Thursday, June 2, 2011

Germany's Nuclear Plans

This is my first attempt at blogging. I am dismayed at Germany's politically motivated decision to shut down all its nuclear power plants. I am a elementary particle physicist who did research in Germany for five years a long time ago. My forefathers were partially German and my father was born in Central Texas in a town called Fredericksburg where the paper was printed in Gothic style letters and many people spoke German. It is hard for most people to appreciate the change in German mentality caused by the second world war. There is a powerful feeling of mistrust of self, particularly as regards controversial social change. It is hard for today's German to support an exposed position of their government in military matters and, in this case, in an area closely associated with military weapons.

The Fukushima Daiichi powerplant breakdown has killed no one and is not clear that it has harmed anyone. The presence of multiple core meltdowns in a populated area is both unproductive and inconvenient, but that is a commercial problem, not one of health. Low-level radiation has little or no connection to cancer, regardless of the inaccurate portrayals of Hiroshima, 3 mile Island, and Chernobyl as health disasters, not including the effects of the actual bomb explosion in Hiroshima.

All things considered, nuclear power is preferred over all others from various points of view. The first is the availability of fuel. There is enough uranium in sea water to power the world for about 50,000 years. Second is the lack of pollution during normal operation and the ease of clean up in the case of an accident. Third is the uniform availability of the fuel which deemphasizes the importance of small countries like Saudi Arabia from a global security perspective.

I can only assume that Angela Merkel who is a nuclear physicist herself is acceding to the demands of the German environmentalists and Green party in order to expose their naivete' before the rest of the nuclear fuel economies of the world. Every source of power generates its own risk.

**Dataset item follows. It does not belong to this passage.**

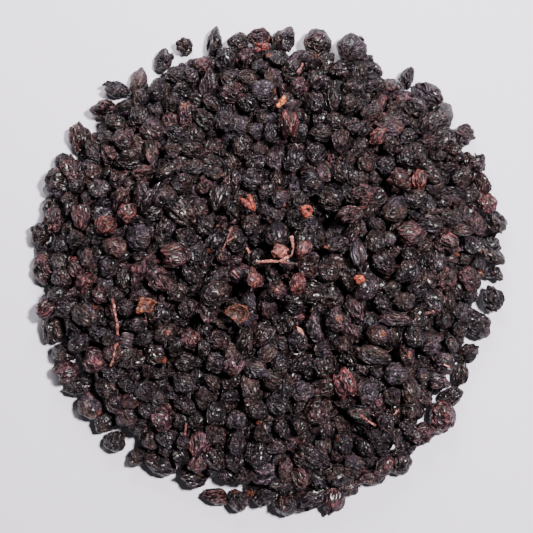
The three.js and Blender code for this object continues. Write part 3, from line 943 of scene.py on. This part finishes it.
def lay_unripe():
    """The brown berry's skin is the unripe one. The others have that of the ripe berries, which
    the ripeness turns red."""
    unripe = unripe_skin()
    ripe = bpy.data.materials["dried_elderberry_skin"]
    for number, (name, (roll, reach, ripeness, bloom, folds)) in enumerate(UNRIPE.items()):
        shape = [length / (2 * BODY_RADIUS) for length in SINGLES[name][1]]
        berry = model_berry(UNRIPE_NUMBER + number, UNRIPE_FLATNESS, shape, folds)
        draw_out(berry, reach)
        thin_out(berry, UNRIPE_TRIANGLES)
        note_relief(berry.data, UNRIPE_STRETCH)
        give_values(berry.data, ripeness=ripeness, bloom=bloom)
        fit_single(berry, name, roll)
        brown = name == "berry_brown"
        if brown:
            berry.data.transform(Matrix.Translation(Vector(BROWN_SHIFT) * MM))
        declare(berry, name, unripe if brown else ripe)


lay_unripe()

# ----------------------------------------
# Husks and scraps. Berry skins that split and lost their flesh, dried to thin open cups with
# curled rims, and torn bits of skin and a bare seed, all amber, orange or red-brown.
# The husks: how far an end is drawn out, how deep the open side is pressed in, the shade from
# 0, dark brown, to 1, amber, and the folds.
HUSKS = {
    "husk_amber": (0.3, 0.8, 0.42, (("dents", 1.6, 2.2), ("ridges", 1.6, 0.7), ("creases", 0.8, 0.3))),
    "husk_brown": (-0.9, 1.5, 0.3, (("dents", 2.4, 1.0), ("ridges", 1.6, 0.6), ("net", 0.9, -0.2))),
}
# As for the unripe berries, and how far a husk is lifted off its bed.
HUSK_NUMBER = 50
HUSK_FLATNESS = 0.8
HUSK_STRETCH = 0.5
HUSK_TRIANGLES = 4000
HUSK_LIFT = 0.4
# The dish in a husk: its reach, as a share of the husk's half length and width, the curve of
# its wall, and the height, as a share of half the husk's, below which the outside stays as it is.
DISH_REACH = 0.8
DISH_POWER = 0.6
DISH_BLEND = 0.3
# The pale line on the rim: how far outside the dish it runs and how wide it is, as shares of it.
RIM_OFFSET, RIM_LINE = 0.12, 0.1
# The scraps: the ripeness, from 0, burgundy, to 1, orange, and the lobes, each with its middle,
# its length, width and height, and its turn in degrees.
SCRAPS = {
    "skin_orange": (0.58, (((-0.5, -0.05, 0), (3.6, 1.3, 1.4), -42), ((0.6, 0.2, 0), (3.6, 1.2, 1.6), -68))),
    "skin_red": (0.38, (((-1.15, -0.3, 0), (1.7, 1.1, 1.0), 10), ((0.8, 0.2, 0), (1.9, 1.9, 1.3), -60),
                        ((-0.2, 0.6, 0), (2.6, 0.6, 0.8), -5))),
    "seed_orange": (0.9, (((0.2, 0.1, 0), (2.3, 1.4, 1.3), 62), ((-0.45, -0.75, 0), (1.1, 0.8, 0.8), 45))),
    "skin_ring": (0.64, (((-0.42, -0.05, 0), (2.3, 1.2, 1.2), -65), ((0.3, -0.75, 0), (1.6, 1.2, 1.1), 40),
                         ((0.9, 0.0, 0), (1.4, 0.6, 0.9), 70), ((0.25, 0.95, 0), (1.6, 0.7, 0.9), -10))),
    "skin_patch": (0.72, (((0, 0, 0), (2.1, 1.7, 1.5), 10), ((-0.7, 0.3, 0), (1.2, 0.9, 1.0), 50))),
}
# As for the husks. The grain is the size of the faces that lobes are run together with.
SCRAP_NUMBER = 60
SCRAP_STRETCH = 0.8
SCRAP_LIFT = 0.9
SCRAP_GRAIN = 0.08
SCRAP_FOLDS = (("dents", 1.2, 0.4), ("ridges", 0.8, 0.22))
# How far apart the scraps are folded, in metres.
SCRAP_STEP = (0.011, 0.005, 0.0)


def husk_skin():
    """Empty elderberry skin: papery, amber to brown, with painted shade in its folds, a painted highlight on
    its fine crease crests, and pale thin rims.
    """
    material, add = new_material("empty_elderberry_husk")
    coords = add("TexCoord", output="Object")
    skin = add("Attribute", output="Vector", attribute_name="skin")
    rim = add("Attribute", output="Fac", attribute_name="rim")
    shade = folded_shade(add, -0.2, 0.2)
    colour, mottle = mottled_colour(add, coords, 0.75 / MM, 0.6, 0.7, shade, (
        (0.0, "#1f1210"), (0.25, "#3a1f1a"), (0.5, "#613327"), (0.75, "#8e4f30"), (1.0, "#b98250")))
    crest = crease_crests(add, skin)
    # Painted highlight on the crease crests, darker between them.
    crest_highlighted = paint_crest_highlight(add, colour, crest, 0.9, 0.5)
    wear_and_shade = add("MapRange", (mottle, 0.42, 0.66, 0.1, 0.9))
    frayed = add("Math", (rim, wear_and_shade), operation="MULTIPLY")
    rimmed = add("Mix", {"Factor": frayed, "A": crest_highlighted, "B": linear("#85533f")}, data_type="RGBA")
    finish_material(add, rimmed, 0.5, 1.45, crest, 0.25)
    return material


def press_in(piece, depth):
    """Sinks the middle of the upper side, so that the skin is a dish with a folded rim."""
    points = np.array([vertex.co for vertex in piece.data.vertices])
    half = (points.max(0) - points.min(0)) / 2
    shares = 1 - ((points[:, :2] / (DISH_REACH * half[:2])) ** 2).sum(1)
    rim = np.exp(-((shares + RIM_OFFSET) / RIM_LINE) ** 2) * (points[:, 2] > 0)
    write_attribute(piece.data, "rim", rim)
    for vertex, share in zip(piece.data.vertices, shares):
        if share > 0 and vertex.co.z > 0:
            blend = min(1, vertex.co.z / (DISH_BLEND * half[2]))
            vertex.co.z -= depth * MM * share ** DISH_POWER * blend


def model_scrap(number, lobes):
    """Flattened balls run together into one crumpled body."""
    clear_selection()
    balls = []
    for middle, size, turn in lobes:
        bpy.ops.mesh.primitive_ico_sphere_add(subdivisions=4, radius=0.5 * MM)
        ball = bpy.context.object
        ball.data.transform(Matrix.Diagonal((*size, 1)))
        ball.data.transform(Matrix.Translation(Vector(middle) * MM)
                            @ Matrix.Rotation(math.radians(turn), 4, "Z"))
        balls.append(ball)
    for ball in balls:
        ball.select_set(True)
    bpy.context.view_layer.objects.active = balls[0]
    bpy.ops.object.join()
    scrap = bpy.context.object
    apply_modifier(scrap, "REMESH", mode="VOXEL", voxel_size=SCRAP_GRAIN * MM)
    fold(scrap, SCRAP_FOLDS, number, SCRAP_STEP)
    bpy.ops.object.shade_smooth()
    return scrap


def lay_husks():
    material = husk_skin()
    for number, (name, (reach, depth, shade, folds)) in enumerate(HUSKS.items()):
        shape = [length / (2 * BODY_RADIUS) for length in SINGLES[name][1]]
        husk = model_berry(HUSK_NUMBER + number, HUSK_FLATNESS, shape, folds)
        press_in(husk, depth)
        draw_out(husk, reach)
        thin_out(husk, HUSK_TRIANGLES)
        note_relief(husk.data, HUSK_STRETCH)
        give_values(husk.data, ripeness=shade)
        fit_single(husk, name)
        husk.data.transform(Matrix.Translation((0, 0, HUSK_LIFT * MM)))
        declare(husk, name, material)


def lay_scraps():
    torn = bpy.data.materials["unripe_elderberry_skin"]
    for number, (name, (shade, lobes)) in enumerate(SCRAPS.items()):
        scrap = model_scrap(SCRAP_NUMBER + number, lobes)
        note_relief(scrap.data, SCRAP_STRETCH)
        give_values(scrap.data, ripeness=shade)
        scrap.data.transform(Matrix.Translation(single_place(name, SCRAP_LIFT)))
        declare(scrap, name, torn)


lay_husks()
lay_scraps()

# ----------------------------------------
# The surface under the heap, a smooth matt board, and the light: one soft key light from the
# upper right, a weak wide fill from behind, and a dim room. Lengths here are in metres.
FLOOR_SIZE = 5.0
# The lights: the angle round and the height in degrees, the distance, the size and the watts.
LIGHTS = {
    "key_light": (28, 66, 0.5, 0.06, 8.5),
    "fill_light": (95, 38, 0.22, 0.14, 0.7),
}
LAMP_COLOUR = (1.0, 0.965, 0.955)
ROOM_COLOUR, ROOM_STRENGTH = "#f1eef2", 0.07


def lay_floor():
    """Coated board: pale grey and matt, with a faint cloudiness a millimetre across."""
    clear_selection()
    bpy.ops.mesh.primitive_plane_add(size=FLOOR_SIZE)
    floor = bpy.context.object
    floor.name = "floor"
    material, add = new_material("pale_board")
    coords = add("TexCoord", output="Object")
    grain = add("TexNoise", {"Vector": coords, "Scale": 0.9 / MM})
    colour = add("ValToRGB", [grain], ((0.0, "#cac6d2"), (1.0, "#d0ccd8")))
    shader = add("BsdfPrincipled", {"Base Color": colour, "Roughness": 0.8})
    add("OutputMaterial", [shader])
    floor.data.materials.append(material)


def add_light(name, turn, height, distance, size, watts):
    turn, height = math.radians(turn), math.radians(height)
    aim = Vector((math.cos(height) * math.cos(turn), math.cos(height) * math.sin(turn), math.sin(height)))
    clear_selection()
    bpy.ops.object.light_add(type="AREA", location=Vector((*VIEW_MIDDLE, 0)) + distance * aim,
                             rotation=aim.to_track_quat("Z", "Y").to_euler())
    light = bpy.context.object
    light.name = name
    light.data.shape = "DISK"
    light.data.size = size
    light.data.energy = watts
    light.data.color = LAMP_COLOUR


def dim_room():
    world = bpy.data.worlds.new("dim_room")
    world.use_nodes = True
    background = world.node_tree.nodes["Background"]
    background.inputs["Color"].default_value = linear(ROOM_COLOUR)
    background.inputs["Strength"].default_value = ROOM_STRENGTH
    bpy.context.scene.world = world


lay_floor()
for name, values in LIGHTS.items():
    add_light(name, *values)
dim_room()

But we have to be clear headed when we evaluate the amount of risk, which means not reading a newspaper or magazine written by an uneducated journalist trying to sell papers. The risk involved with nuclear reactors is very small, when seen from a global perspective. The waste problem is another red herring generated by peoples fear of nuclear weapons and the medias misunderstanding of nuclear waste material. “The solution to pollution is dilution.”

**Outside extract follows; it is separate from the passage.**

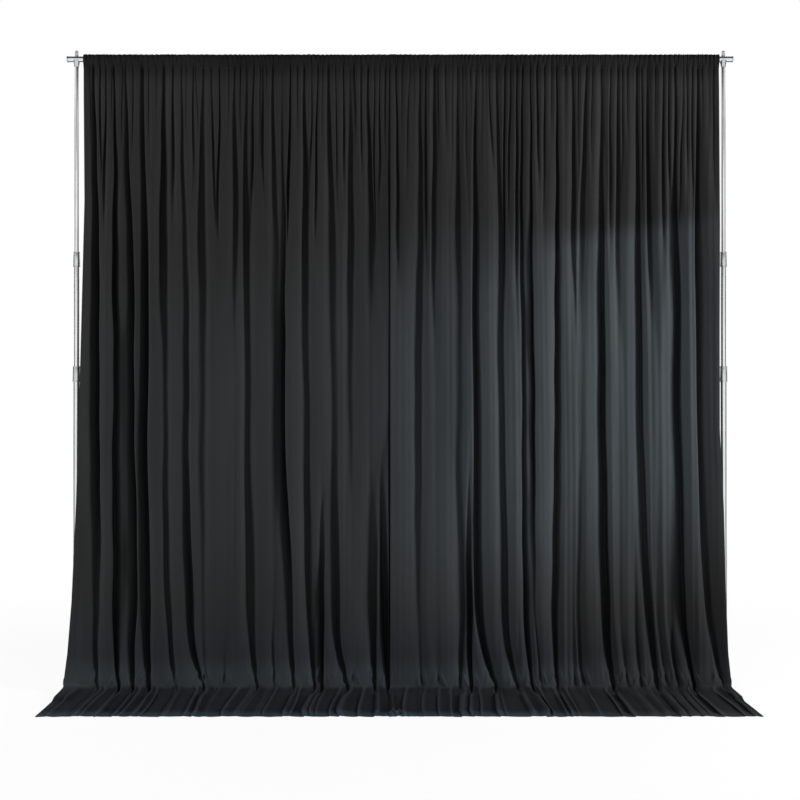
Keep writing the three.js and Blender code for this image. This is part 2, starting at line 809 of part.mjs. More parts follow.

Radioactive material comes from the earth and it can be put back in the earth without problem. Of course, there are scientific considerations as to how to do that, but it's not a political question. The problem is much simpler than how to dispose on the material from the Fukushima Daiichi reactors.

Radioactive materials and radioactivity are natural, and all the mishaps at nuclear plants pale in consideration with the natural background radiation due to cosmic rays from the cosmos. Please keep your eyes on the real risk of radiation. How many people have actually died? How many cases of cancer are directly tied to radiation? On the other hand, how many people die in gasoline fires? Relieve yourselves of nuclear anxiety. Inform yourselves by talking to a scientist. But don't listen to groups of scientists who gather for political purposes. The science is clear, you don't have to form a group to understand it.

I hope that the future includes further sources of nuclear energy involving the fusion as well as fission, but for now nuclear reactors, continuously upgraded, offer the best solution to our energy problems.